Israel: Supreme Court suspends government plans to deport African immigrants until they have further information

Yesterday, Thursday 15 March, the Israeli Supreme Court temporarily suspended the government’s deportation scheme, giving the state until 26 March to provide further information of their plans to deport around 40.000 asylum seekers, mainly from Eritrea. Until they provide further information, the Israel cannot deport the African immigrants.

Before the – temporary – suspension of the Israeli government’s plans,  the United Nations Refugee Organisation, UNHCR, had appealed to Israel to halt its policies after they identified 80 cases in which people relocated by Israel had risked their lives by taking dangerous onwards journeys to Libya and Europe. Furthermore, a Justice Ministry’s immigration Tribunal had also ruled that an Eritrean asylum seeker should be entitled to asylum based on international conventions. The ruling had found that Eritreans indeed have a “very well-founded basis for persecution” and should therefore be granted asylum.

Background

The threat of deportation for the asylum seekers in Israel has been ongoing for years. Due to the political situation in their countries, Eritrean and Sudanese asylum seekers have been finding shelter in large numbers in Israel since 2008.

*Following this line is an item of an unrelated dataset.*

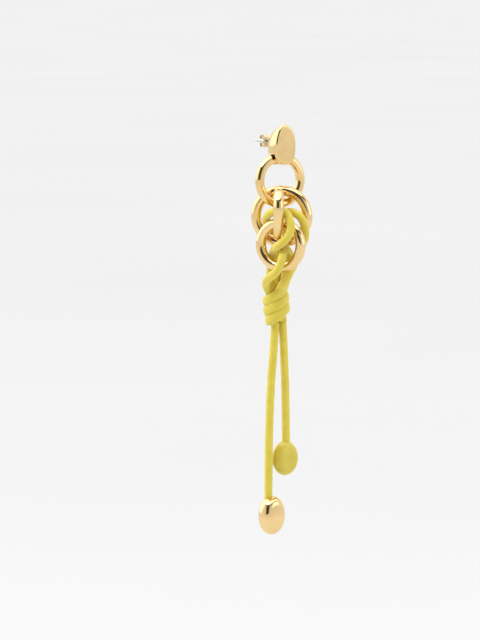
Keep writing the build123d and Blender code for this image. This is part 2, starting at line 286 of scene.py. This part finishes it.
def tube(name, points, section, squareness=2, uv_pitch=CORD_DIAMETER):
    """A closed tube along points. section(share) gives (half width, half thickness, outward)."""
    mesh = bpy.data.meshes.new(name)
    shape = bmesh.new()
    uv = shape.loops.layers.uv.new("UVMap")
    tangents = [(b - a).normalized() for a, b in zip(points, points[1:])]
    tangents.append(tangents[-1])
    side = tangents[0].orthogonal().normalized()
    rings, lengths, travelled = [], [], 0.0
    for index, (point, tangent) in enumerate(zip(points, tangents)):
        if index:
            travelled += (point - points[index - 1]).length
        mean = (tangents[max(index - 1, 0)] + tangent).normalized()
        width, thickness, outward = section(index / (len(points) - 1))
        side = outward if outward is not None else side
        side = (side - mean * side.dot(mean)).normalized()
        across = mean.cross(side)
        rings.append([
            shape.verts.new(point
                            + side * thickness * rounded(cos(tau * k / TUBE_SIDES), squareness)
                            + across * width * rounded(sin(tau * k / TUBE_SIDES), squareness))
            for k in range(TUBE_SIDES)
        ])
        lengths.append(travelled)
    for low, high, start, end in zip(rings, rings[1:], lengths, lengths[1:]):
        for k in range(TUBE_SIDES):
            after = (k + 1) % TUBE_SIDES
            face = shape.faces.new((low[k], low[after], high[after], high[k]))
            share, next_share = k / TUBE_SIDES, (k + 1) / TUBE_SIDES
            corners = ((share, start), (next_share, start), (next_share, end), (share, end))
            for loop, (u, v) in zip(face.loops, corners):
                loop[uv].uv = (u, v / uv_pitch)
    shape.faces.new(list(reversed(rings[0])))
    shape.faces.new(rings[-1])
    bmesh.ops.recalc_face_normals(shape, faces=shape.faces)
    shape.to_mesh(mesh)
    shape.free()
    piece = bpy.data.objects.new(name, mesh)
    bpy.context.scene.collection.objects.link(piece)
    smooth(piece)
    dress(piece, LEATHER)
    return piece


def round_section(share):
    return CORD_RADIUS, CORD_RADIUS, None


def held_cord(name, route, node):
    """A stretch of cord that the rings and the knot hold all the way."""
    piece = tube(name, spline_points(name, route), round_section)
    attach(piece, "bundle")
    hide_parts(node)


held_cord("loop_upper", LOOP_UPPER, "cord_loop_upper")
held_cord("loop_side", LOOP_SIDE, "cord_loop_side")
held_cord("loop_lower", LOOP_LOWER, "cord_loop_lower")

# ---------------------------------------------------------------- knot
WRAP_TURNS = 3.0
WRAP_START = -1.75
WRAP_PITCH = 2.8 * MM
WRAP_RADIUS = 2.72 * MM
WRAP_BULGE = 0.1
WRAP_TILT = 1.0 * MM
WRAP_HALF_WIDTH = 1.43 * MM
WRAP_HALF_THICKNESS = 1.0 * MM
WRAP_SQUARENESS = 2.6
WRAP_END_SHARE = 0.06
WRAP_TUCK = 0.5
WRAP_STEPS = 48
STRAND_TOP, STRAND_BOTTOM = -41.9, -50.2


def knot_wraps():
    """The cord wound round the bundle: slanted, flattened turns with tucked ends."""
    axis = (KNOT_BOTTOM - KNOT_TOP).normalized()
    right = (RIGHT - axis * RIGHT.dot(axis)).normalized()
    front = axis.cross(right)
    if front.dot(TOWARD) < 0:
        front = -front
    middle = (KNOT_TOP + KNOT_BOTTOM) / 2
    count = int(WRAP_TURNS * WRAP_STEPS)
    points, outward = [], []
    for step in range(count + 1):
        share = step / count
        turn = WRAP_START + share * WRAP_TURNS
        end = min(1, min(share, 1 - share) / WRAP_END_SHARE)
        tuck = 1 - WRAP_TUCK * (1 - sin(end * pi / 2))
        radius = WRAP_RADIUS * (1 - WRAP_BULGE / 2 + WRAP_BULGE * sin(pi * share)) * tuck
        direction = -right * cos(tau * turn) - front * sin(tau * turn)
        along = (share - 0.5) * WRAP_TURNS * WRAP_PITCH + WRAP_TILT * cos(tau * turn)
        points.append(middle + direction * radius + axis * along)
        outward.append(direction)

    def section(share):
        return WRAP_HALF_WIDTH, WRAP_HALF_THICKNESS, outward[round(share * count)]

    piece = tube("knot_turns", points, section, WRAP_SQUARENESS)
    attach(piece, "bundle")
    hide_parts("knot_wraps")


def knot_core():
    """Strands that run down through the turns; starts and ends are x and y in millimetres."""
    starts = [(-0.6, -0.2), (-1.9, -1.6), (1.0, -1.8), (-0.1, -4.1), (-2.5, -5.0), (-3.9, -2.6)]
    ends = [(-1.0, -1.0), (-1.85, -2.6), (0.62, -2.6), (-0.2, -4.0), (-1.6, -3.8), (-2.2, -2.0)]
    for index, (start, end) in enumerate(zip(starts, ends)):
        high, low = Vector((*start, STRAND_TOP)) * MM, Vector((*end, STRAND_BOTTOM)) * MM
        waist = high.lerp(low, 0.5).lerp((KNOT_TOP + KNOT_BOTTOM) / 2, 0.5)
        route = [high, high.lerp(waist, 0.5), waist, low]
        strand = tube(f"knot_strand_{index + 1}", spline_points("strand", route), round_section)
        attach(strand, "bundle")


knot_wraps()
knot_core()

# ---------------------------------------------------------------- pebble and beads
def facet(normal, distance):
    """A flat that cuts the pebble at a distance in millimetres from its middle."""
    return Vector(normal).normalized(), distance * MM


def carved(directions, semi_axes, narrowing, facets, sharpness):
    """Points of a pebble: an egg-like solid, semi-axes in millimetres, ground flat by facets."""
    points = []
    for d in directions:
        half_x = semi_axes[0] * (1 - narrowing * d.z)
        base = ((d.x / half_x) ** 2 + (d.y / semi_axes[1]) ** 2 + (d.z / semi_axes[2]) ** 2) ** 0.5
        total = (base / MM) ** sharpness
        for normal, distance in facets:
            total += (max(0.0, d.dot(normal)) / distance) ** sharpness
        points.append(d * total ** (-1 / sharpness))
    return points


def bead(name, node, body, material, semi_axes, narrowing, facets, sharpness):
    """A closed pebble bead that fills the box of its CAD node."""
    low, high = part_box(node)
    centre = (low + high) / 2
    shape = bmesh.new()
    bmesh.ops.create_icosphere(shape, subdivisions=6, radius=1)
    directions = [vertex.co.normalized() for vertex in shape.verts]
    places = carved(directions, semi_axes, narrowing, facets, sharpness)
    for vertex, place in zip(shape.verts, places):
        vertex.co = place + centre
    mesh = bpy.data.meshes.new(name)
    shape.to_mesh(mesh)
    shape.free()
    piece = bpy.data.objects.new(name, mesh)
    bpy.context.scene.collection.objects.link(piece)
    smooth(piece)
    dress(piece, material)
    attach(piece, body)
    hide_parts(node)
    return piece


gold_bead = bead(
    "bead_gold", "gold_bead", "long_tail", GOLD,
    semi_axes=(3.98, 3.2, 5.62), narrowing=0.03, sharpness=9,
    facets=[facet((0.05, -1, 0.02), 2.42), facet((0, 1, 0), 2.46), facet((-0.93, -0.36, 0.08), 3.95),
            facet((-0.30, -0.30, 0.90), 4.9)],
)
yellow_bead = bead(
    "bead_yellow", "yellow_bead", "short_tail", LACQUER,
    semi_axes=(4.0, 2.9, 4.95), narrowing=0.02, sharpness=10,
    facets=[facet((0, -1, 0), 1.95), facet((0, 1, 0), 2.0), facet((-0.78, -0.62, 0.1), 3.1)],
)


def free_tail(name, route, node):
    """A tail that hangs free from the knot, a tube along its route."""
    points = spline_points(name, route)
    piece = tube(name, points, round_section)
    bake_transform(piece)
    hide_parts(node)


free_tail("tail_long", TAIL_LONG, "cord_tail_long")
free_tail("tail_short", TAIL_SHORT, "cord_tail_short")

# ---------------------------------------------------------------- CAD pieces that stay
for node in ("pebble_shell", "pebble_back_plate", "hanger_bar", "ring_top", "ring_large",
             "ring_front", "ring_lower"):
    dress(nodes[node], GOLD)
dress(nodes["ear_post"], STEEL)
dress(nodes["butterfly_clutch"], CLUTCH)


# ---------------------------------------------------------------- stage and light
FLOOR_BELOW = 0.13
FLOOR_SIZE = 120


def make_floor():
    mesh = bpy.data.meshes.new("floor")
    half = FLOOR_SIZE / 2
    corners = [(-half, -half, 0), (half, -half, 0), (half, half, 0), (-half, half, 0)]
    mesh.from_pydata(corners, [], [(0, 1, 2, 3)])
    floor = bpy.data.objects.new("floor", mesh)
    bpy.context.scene.collection.objects.link(floor)
    floor.location.z = cad_low.z - FLOOR_BELOW
    material, tree, shader = node_material("floor_paper")
    tone = noise(tree, 2, detail=2)
    tree.links.new(ramp(tree, tone, [(0.3, (0.655, 0.655, 0.655)), (0.7, (0.67, 0.67, 0.67))]),
                   shader.inputs["Base Color"])
    shader.inputs["Roughness"].default_value = 0.9
    shader.inputs["Specular IOR Level"].default_value = 0.0
    dress(floor, material)


STRIP_ANGLE = radians(15)
TENT_STRENGTH = 1.02
STRIP_LEVEL, UPPER_STRIP_LEVEL = 0.06, 0.16
SOFT_BOX_LEVEL, OVERHEAD_LEVEL = 1.8, 1.9
BACKDROP_LEVEL = 0.92


def cosine_to(tree, way):
    """Cosine between a direction of the sky and the given way."""
    where = tree.nodes.new("ShaderNodeTexCoord")
    dot = tree.nodes.new("ShaderNodeVectorMath")
    dot.operation = "DOT_PRODUCT"
    dot.inputs[1].default_value = way
    tree.links.new(where.outputs["Generated"], dot.inputs[0])
    return dot.outputs["Value"]


def level(tree, way, stops):
    """Grey level over the cosine to a way; stops are (cosine, level)."""
    share = tree.nodes.new("ShaderNodeMapRange")
    share.inputs["From Min"].default_value = -1
    share.inputs["From Max"].default_value = 1
    tree.links.new(cosine_to(tree, way), share.inputs["Value"])
    greys = [((cosine + 1) / 2, (grey,) * 3) for cosine, grey in stops]
    return ramp(tree, share.outputs["Result"], greys)


def mixed(tree, factor, low, high):
    """Mix of low and high, each an output or a grey level."""
    mix = tree.nodes.new("ShaderNodeMix")
    mix.data_type = "RGBA"
    tree.links.new(factor, mix.inputs["Factor"])
    for socket, value in (("A", low), ("B", high)):
        if isinstance(value, float):
            mix.inputs[socket].default_value = (value, value, value, 1)
        else:
            tree.links.new(value, mix.inputs[socket])
    return mix.outputs["Result"]


def studio_light(tree):
    """A white light tent, dimmer in front, with a dark strip left of the camera and one above it,
    a soft box high on the left and a bright ceiling."""
    front = Vector((TOWARD.x, TOWARD.y, 0)).normalized()
    overhead = Vector((0, 0, 1))
    strip_side = RIGHT * cos(STRIP_ANGLE) + front * sin(STRIP_ANGLE)
    strip_front = front * cos(STRIP_ANGLE) - RIGHT * sin(STRIP_ANGLE)
    box_way = (-RIGHT * 0.8 - front * 0.3 + overhead * 0.5).normalized()
    tent = level(tree, front, [(-1, 0.95), (0.0, 1.0), (0.5, 0.85), (1, 0.66)])
    strip = level(tree, strip_side,
                  [(-1, 0), (-0.55, 0), (-0.36, 1), (0.36, 1), (0.55, 0)])
    in_front = level(tree, strip_front, [(0.1, 0), (0.25, 1)])
    upper = level(tree, overhead, [(0.55, 0), (0.60, 1), (0.72, 1), (0.77, 0)])
    before = level(tree, front, [(0.0, 0), (0.2, 1)])
    ceiling = level(tree, overhead, [(0.74, 0), (0.80, 1)])
    soft_box = level(tree, box_way, [(0.78, 0), (0.86, 1)])
    light = mixed(tree, mixed(tree, strip, 0.0, in_front), tent, STRIP_LEVEL)
    light = mixed(tree, mixed(tree, upper, 0.0, before), light, UPPER_STRIP_LEVEL)
    light = mixed(tree, soft_box, light, SOFT_BOX_LEVEL)
    return mixed(tree, ceiling, light, OVERHEAD_LEVEL)


def make_world():
    """Studio light all round; the camera itself sees a plain pale backdrop."""
    world = bpy.data.worlds.new("studio")
    world.use_nodes = True
    tree = world.node_tree
    tree.nodes.clear()
    lit = tree.nodes.new("ShaderNodeBackground")
    lit.inputs["Strength"].default_value = TENT_STRENGTH
    tree.links.new(studio_light(tree), lit.inputs["Color"])
    backdrop = tree.nodes.new("ShaderNodeBackground")
    backdrop.inputs["Color"].default_value = (BACKDROP_LEVEL,) * 3 + (1,)
    path = tree.nodes.new("ShaderNodeLightPath")
    choose = tree.nodes.new("ShaderNodeMixShader")
    tree.links.new(path.outputs["Is Camera Ray"], choose.inputs["Fac"])
    tree.links.new(lit.outputs["Background"], choose.inputs[1])
    tree.links.new(backdrop.outputs["Background"], choose.inputs[2])
    output = tree.nodes.new("ShaderNodeOutputWorld")
    tree.links.new(choose.outputs["Shader"], output.inputs["Surface"])
    bpy.context.scene.world = world


def area_light(name, place, size, energy):
    data = bpy.data.lights.new(name, "AREA")
    data.size = size
    data.energy = energy
    lamp = bpy.data.objects.new(name, data)
    bpy.context.scene.collection.objects.link(lamp)
    middle = Vector((0, 0, cad_low.z / 2))
    lamp.location = middle + place
    lamp.rotation_mode = "QUATERNION"
    lamp.rotation_quaternion = place.normalized().to_track_quat("Z", "Y")


make_floor()
make_world()
area_light("key", (-RIGHT * 0.5 + UP * 0.9 + TOWARD * 0.5), 0.4, 3.0)
area_light("fill", (RIGHT * 0.9 + UP * 0.25 + TOWARD * 0.35), 0.5, 0.8)
bpy.context.scene.view_settings.view_transform = "Standard"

In 2002 Israel removed the UNHCR from the role of checking asylum claims and took that role upon their own Ministry of Interior, as each sovereign state has the right to do. However, Israel’s Ministry of Interior systematically blocked asylum seekers from having their individual cases reviewed and, in this way, they could not work or apply for citizenship. Many were rounded up in recent years to be brought to the open detention centre Holot, in the middle of the desert. This was seen as strong coercion for asylum seekers to sign ‘voluntary’ deportation agreements. Under these agreements, the asylum seekers would be offered $3,500 and a plane ticket to leave until the end of March, or face imprisonment.

At the end of February, Israel started its deportation plan, imprisoning Eritreans who refused to leave the country. Seven men were moved from Holot to Saharonim prison for indefinite detention. According to sources, the detainees were saying that prison was better than death in Africa. On 20 February, 750 asylum seekers began a hunger strike demanding the release of those imprisoned.